Лишенный чувства юмора, Толстой умел радоваться и веселиться, заразительно смеялся и плакал от классической музыки, подобно Ленину. Любить никогда не умел, но часто влюблялся в людей. Восхищался, как его отшил извозчик-лихач, приняв по одежке за простолюдина: «Руби дерево по силе!» Матерился, как настоящий русский барин, чем вгонял в краску Чехова и смущал Горького. Доктринером он был ровно столько же, сколько озорником и неутомимым испытателем людской природы (правда, в поздней старости жаловался Черткову, что люди ему надоели – всё уже известные типы, ничего нового). В шестьдесят лет подолгу висел на турнике вниз головой, как нетопырь, и так разговаривал с крестьянами. «Мусорный был старик!» – отозвался кто-то из яснополянских крестьян о бывшем барине (злоязычная Ахматова любила эту шутку). Кстати, в 1905 году Толстые наняли вооруженного абрека охранять яснополянскую усадьбу от собственных крестьян.

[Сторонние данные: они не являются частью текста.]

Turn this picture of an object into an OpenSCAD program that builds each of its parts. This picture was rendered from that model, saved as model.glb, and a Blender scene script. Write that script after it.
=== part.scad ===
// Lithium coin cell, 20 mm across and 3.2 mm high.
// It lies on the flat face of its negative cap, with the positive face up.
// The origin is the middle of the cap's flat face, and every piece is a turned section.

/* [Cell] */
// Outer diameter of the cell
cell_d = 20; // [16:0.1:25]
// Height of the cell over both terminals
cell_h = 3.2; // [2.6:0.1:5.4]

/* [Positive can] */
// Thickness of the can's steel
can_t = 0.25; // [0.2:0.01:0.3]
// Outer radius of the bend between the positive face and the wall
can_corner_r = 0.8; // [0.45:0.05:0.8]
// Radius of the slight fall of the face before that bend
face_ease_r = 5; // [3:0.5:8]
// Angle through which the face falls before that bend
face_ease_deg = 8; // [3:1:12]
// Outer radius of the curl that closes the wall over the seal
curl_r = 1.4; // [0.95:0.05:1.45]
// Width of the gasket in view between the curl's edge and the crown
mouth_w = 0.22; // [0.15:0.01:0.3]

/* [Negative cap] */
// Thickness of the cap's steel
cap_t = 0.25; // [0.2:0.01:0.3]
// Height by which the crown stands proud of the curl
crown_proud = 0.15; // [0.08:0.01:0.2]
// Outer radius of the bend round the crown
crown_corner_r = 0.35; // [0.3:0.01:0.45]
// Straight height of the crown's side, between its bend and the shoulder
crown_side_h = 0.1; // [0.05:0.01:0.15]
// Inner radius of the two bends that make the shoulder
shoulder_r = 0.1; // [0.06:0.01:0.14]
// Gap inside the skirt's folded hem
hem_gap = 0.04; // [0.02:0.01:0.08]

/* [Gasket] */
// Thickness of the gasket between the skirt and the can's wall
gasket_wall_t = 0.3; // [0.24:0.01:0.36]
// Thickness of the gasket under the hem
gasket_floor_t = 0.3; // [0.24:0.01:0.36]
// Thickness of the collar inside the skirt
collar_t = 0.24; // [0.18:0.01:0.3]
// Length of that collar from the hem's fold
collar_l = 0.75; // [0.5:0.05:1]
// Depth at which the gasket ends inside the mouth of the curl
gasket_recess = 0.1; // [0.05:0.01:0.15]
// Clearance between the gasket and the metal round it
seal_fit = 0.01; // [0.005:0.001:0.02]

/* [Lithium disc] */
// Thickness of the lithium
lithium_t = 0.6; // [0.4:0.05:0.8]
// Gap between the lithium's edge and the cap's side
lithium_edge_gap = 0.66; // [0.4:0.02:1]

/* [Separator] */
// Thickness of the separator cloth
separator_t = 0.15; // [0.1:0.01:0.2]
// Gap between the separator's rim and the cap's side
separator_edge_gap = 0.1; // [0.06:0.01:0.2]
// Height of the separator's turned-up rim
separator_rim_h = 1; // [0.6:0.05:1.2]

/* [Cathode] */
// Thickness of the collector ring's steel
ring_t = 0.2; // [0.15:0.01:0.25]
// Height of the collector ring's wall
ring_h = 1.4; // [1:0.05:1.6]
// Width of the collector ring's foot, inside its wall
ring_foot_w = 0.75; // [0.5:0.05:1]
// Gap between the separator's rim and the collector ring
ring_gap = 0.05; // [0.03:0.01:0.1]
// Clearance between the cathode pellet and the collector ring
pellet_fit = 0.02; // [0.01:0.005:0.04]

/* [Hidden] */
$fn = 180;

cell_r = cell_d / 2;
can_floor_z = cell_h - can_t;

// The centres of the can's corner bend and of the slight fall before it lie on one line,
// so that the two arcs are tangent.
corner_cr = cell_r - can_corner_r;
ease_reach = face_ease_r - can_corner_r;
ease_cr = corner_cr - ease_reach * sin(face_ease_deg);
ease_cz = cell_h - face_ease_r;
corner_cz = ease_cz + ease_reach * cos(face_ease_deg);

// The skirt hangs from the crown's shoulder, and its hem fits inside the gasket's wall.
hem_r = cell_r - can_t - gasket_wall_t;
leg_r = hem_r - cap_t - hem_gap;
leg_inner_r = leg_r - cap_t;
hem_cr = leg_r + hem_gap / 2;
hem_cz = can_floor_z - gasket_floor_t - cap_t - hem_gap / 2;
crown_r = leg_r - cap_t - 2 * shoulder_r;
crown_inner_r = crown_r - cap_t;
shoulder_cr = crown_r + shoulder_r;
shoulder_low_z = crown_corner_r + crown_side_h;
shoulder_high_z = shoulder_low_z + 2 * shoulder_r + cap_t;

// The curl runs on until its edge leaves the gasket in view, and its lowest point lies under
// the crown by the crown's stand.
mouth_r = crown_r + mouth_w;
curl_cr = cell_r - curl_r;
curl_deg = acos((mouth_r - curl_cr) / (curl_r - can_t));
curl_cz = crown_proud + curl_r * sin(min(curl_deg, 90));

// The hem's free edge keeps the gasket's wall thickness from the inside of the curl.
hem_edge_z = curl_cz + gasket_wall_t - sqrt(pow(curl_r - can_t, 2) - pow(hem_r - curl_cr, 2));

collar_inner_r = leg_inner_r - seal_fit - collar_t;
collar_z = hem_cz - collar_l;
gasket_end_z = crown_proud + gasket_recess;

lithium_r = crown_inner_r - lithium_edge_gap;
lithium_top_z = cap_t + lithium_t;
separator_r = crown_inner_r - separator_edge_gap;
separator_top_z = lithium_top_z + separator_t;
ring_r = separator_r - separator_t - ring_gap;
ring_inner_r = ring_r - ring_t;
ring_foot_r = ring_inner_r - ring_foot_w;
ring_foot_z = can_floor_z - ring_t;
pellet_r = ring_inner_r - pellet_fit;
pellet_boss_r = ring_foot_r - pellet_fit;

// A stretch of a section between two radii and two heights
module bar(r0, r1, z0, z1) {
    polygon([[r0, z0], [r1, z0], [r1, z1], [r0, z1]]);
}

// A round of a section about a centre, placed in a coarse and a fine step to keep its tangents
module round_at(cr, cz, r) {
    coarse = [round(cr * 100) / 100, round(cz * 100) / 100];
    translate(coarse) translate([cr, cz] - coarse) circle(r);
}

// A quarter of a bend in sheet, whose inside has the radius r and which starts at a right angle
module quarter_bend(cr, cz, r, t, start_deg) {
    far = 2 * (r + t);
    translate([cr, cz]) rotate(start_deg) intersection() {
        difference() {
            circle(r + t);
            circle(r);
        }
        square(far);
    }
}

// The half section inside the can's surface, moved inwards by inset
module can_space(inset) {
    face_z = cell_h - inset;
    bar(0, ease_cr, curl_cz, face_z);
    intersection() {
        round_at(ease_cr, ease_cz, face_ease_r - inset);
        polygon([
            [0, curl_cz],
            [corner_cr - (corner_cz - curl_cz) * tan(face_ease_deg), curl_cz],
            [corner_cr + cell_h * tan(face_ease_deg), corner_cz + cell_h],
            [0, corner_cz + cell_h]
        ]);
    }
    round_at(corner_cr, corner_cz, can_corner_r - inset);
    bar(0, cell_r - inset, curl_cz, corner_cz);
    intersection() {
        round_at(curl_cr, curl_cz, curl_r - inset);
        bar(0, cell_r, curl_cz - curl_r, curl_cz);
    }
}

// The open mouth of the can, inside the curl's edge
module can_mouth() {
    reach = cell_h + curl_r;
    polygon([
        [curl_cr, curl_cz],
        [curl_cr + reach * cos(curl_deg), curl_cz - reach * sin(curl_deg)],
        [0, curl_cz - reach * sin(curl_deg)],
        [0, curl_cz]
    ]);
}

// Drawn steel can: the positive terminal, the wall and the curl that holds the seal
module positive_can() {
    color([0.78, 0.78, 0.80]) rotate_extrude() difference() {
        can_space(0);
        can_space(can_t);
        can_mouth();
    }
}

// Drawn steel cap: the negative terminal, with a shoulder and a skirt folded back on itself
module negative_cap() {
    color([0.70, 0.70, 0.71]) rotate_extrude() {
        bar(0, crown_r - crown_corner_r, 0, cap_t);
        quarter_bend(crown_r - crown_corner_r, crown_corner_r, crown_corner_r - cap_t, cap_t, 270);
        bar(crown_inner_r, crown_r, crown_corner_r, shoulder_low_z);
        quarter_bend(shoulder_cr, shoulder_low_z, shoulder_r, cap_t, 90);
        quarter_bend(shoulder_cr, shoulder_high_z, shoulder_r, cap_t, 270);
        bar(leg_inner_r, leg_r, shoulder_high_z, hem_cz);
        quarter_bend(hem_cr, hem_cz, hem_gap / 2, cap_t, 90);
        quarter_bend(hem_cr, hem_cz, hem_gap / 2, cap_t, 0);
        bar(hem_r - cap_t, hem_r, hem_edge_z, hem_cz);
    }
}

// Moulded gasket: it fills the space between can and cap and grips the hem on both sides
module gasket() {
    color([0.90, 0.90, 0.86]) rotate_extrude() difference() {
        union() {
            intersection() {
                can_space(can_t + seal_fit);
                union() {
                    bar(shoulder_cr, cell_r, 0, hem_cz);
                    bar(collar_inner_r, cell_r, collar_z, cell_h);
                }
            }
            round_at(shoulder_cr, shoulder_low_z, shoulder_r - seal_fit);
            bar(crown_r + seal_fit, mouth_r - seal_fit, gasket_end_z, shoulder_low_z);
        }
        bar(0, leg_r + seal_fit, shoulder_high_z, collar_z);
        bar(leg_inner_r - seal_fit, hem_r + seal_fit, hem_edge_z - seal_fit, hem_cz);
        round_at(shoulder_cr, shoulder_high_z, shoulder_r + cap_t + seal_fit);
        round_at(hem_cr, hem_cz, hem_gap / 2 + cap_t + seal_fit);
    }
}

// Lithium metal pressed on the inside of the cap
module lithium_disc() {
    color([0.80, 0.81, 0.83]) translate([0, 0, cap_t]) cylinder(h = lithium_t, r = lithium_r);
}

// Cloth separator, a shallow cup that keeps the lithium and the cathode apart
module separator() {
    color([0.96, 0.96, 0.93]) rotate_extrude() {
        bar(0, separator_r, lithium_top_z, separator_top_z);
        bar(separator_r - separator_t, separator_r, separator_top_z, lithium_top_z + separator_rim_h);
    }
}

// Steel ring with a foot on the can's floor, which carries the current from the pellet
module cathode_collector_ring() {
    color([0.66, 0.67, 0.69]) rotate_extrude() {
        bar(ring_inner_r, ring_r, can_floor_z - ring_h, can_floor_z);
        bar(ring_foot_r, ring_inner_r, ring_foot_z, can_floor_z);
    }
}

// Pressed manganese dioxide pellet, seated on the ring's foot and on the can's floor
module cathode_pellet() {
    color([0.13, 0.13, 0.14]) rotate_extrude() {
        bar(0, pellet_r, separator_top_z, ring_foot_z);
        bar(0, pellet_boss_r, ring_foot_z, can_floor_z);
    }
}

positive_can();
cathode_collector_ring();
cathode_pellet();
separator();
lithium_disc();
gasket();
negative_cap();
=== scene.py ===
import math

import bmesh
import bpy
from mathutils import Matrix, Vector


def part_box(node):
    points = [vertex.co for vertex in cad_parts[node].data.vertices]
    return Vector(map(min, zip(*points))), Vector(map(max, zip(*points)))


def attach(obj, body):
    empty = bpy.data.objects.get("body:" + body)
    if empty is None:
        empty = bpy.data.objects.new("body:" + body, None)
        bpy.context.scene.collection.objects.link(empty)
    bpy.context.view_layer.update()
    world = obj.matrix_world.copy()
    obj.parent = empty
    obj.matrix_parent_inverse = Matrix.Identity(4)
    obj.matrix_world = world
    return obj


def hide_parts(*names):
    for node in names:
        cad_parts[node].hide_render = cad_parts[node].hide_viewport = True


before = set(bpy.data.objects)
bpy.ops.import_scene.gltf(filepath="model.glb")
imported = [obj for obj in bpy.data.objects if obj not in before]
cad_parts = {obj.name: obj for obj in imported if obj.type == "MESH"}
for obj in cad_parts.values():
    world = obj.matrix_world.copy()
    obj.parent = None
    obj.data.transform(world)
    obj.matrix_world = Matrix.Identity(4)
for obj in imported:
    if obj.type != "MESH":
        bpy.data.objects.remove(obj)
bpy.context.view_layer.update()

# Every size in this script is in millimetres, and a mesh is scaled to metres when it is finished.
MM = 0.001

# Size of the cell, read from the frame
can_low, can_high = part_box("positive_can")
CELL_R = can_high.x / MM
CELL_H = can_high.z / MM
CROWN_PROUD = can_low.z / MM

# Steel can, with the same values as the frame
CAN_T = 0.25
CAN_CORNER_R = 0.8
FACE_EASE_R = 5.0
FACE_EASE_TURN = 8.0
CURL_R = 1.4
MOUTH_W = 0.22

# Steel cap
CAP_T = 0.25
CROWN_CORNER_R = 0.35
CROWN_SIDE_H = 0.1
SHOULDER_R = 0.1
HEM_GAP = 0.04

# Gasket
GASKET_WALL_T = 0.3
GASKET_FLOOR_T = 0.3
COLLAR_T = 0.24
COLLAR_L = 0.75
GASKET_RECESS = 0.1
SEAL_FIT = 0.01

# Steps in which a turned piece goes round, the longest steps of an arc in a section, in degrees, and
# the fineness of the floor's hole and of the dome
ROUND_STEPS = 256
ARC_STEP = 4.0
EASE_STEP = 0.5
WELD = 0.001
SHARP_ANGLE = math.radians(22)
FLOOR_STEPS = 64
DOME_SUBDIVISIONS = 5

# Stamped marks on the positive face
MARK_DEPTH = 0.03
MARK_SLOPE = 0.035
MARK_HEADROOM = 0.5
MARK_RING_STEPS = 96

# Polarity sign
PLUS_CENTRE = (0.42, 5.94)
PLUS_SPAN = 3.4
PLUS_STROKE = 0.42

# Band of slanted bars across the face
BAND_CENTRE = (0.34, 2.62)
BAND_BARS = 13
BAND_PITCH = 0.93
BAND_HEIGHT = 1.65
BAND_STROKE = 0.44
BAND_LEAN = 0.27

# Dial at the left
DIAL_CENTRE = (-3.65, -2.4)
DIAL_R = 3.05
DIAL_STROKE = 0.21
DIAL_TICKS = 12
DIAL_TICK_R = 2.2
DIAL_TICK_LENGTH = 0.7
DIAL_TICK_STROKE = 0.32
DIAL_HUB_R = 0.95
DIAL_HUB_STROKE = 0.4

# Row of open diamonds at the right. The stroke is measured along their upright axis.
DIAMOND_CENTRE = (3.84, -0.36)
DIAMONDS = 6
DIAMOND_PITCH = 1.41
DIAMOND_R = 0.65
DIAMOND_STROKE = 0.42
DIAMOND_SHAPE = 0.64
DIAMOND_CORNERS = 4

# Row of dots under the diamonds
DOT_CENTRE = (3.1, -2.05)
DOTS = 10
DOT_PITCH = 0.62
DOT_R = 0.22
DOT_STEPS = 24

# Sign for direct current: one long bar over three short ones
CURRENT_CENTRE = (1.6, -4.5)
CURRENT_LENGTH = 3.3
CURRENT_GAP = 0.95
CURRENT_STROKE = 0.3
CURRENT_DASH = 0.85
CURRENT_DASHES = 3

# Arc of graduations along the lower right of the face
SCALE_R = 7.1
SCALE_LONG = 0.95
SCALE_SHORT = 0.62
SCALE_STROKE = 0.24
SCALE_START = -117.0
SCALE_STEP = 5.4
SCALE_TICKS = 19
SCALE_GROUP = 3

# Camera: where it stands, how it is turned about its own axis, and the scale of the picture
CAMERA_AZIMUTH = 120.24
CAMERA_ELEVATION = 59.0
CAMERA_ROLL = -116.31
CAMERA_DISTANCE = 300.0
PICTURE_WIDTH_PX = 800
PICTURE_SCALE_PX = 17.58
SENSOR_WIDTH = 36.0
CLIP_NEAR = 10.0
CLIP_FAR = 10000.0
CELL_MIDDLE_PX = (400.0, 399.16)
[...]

А вот сценка, записанная Горьким:
«Сулер, Чехов, Сергей Львович и еще-кто-то, сидя в парке, говорили о женщинах, он долго слушал безмолвно и вдруг сказал:
– А я про баб скажу правду, – когда одной ногой в могиле буду, – скажу, прыгну в гроб, крышкой прикроюсь – возьми-ка меня тогда! – И его взгляд вспыхнул так озорно-жутко, что все замолчали на минуту».
И Горький сравнивает Льва Толстого то с богатырем Святогором, которого земля не держит, то с дерзким новгородцем Васькой Буслаевым, то с неистовым протопопом Аввакумом, то с ледяным скептиком Чаадаевым.
В восемьдесят два года старец Толстой одним ударом разрубил тот кокон, который сам сплел за долгую жизнь, и выпорхнул на свободу. После бегства из Ясной Поляны и посещения родной сестры в монастыре он собирался податься на юг России, на Северный Кавказ, где когда-то недожил свое, недовоевал, недолюбил и где теперь хотел раствориться в безымянном людском море. За ним организовали погоню. Незадолго до того близкие собирались признать его сумасшедшим. Но он улизнул от них и своих собственных учеников в небытие. Последние слова его были смиренны:
«Только одно я прошу вас помнить: на свете пропасть народа, кроме Льва Толстого, а вы помните одного Льва»...
Игорь Юрьевич Клех – прозаик и эссеист.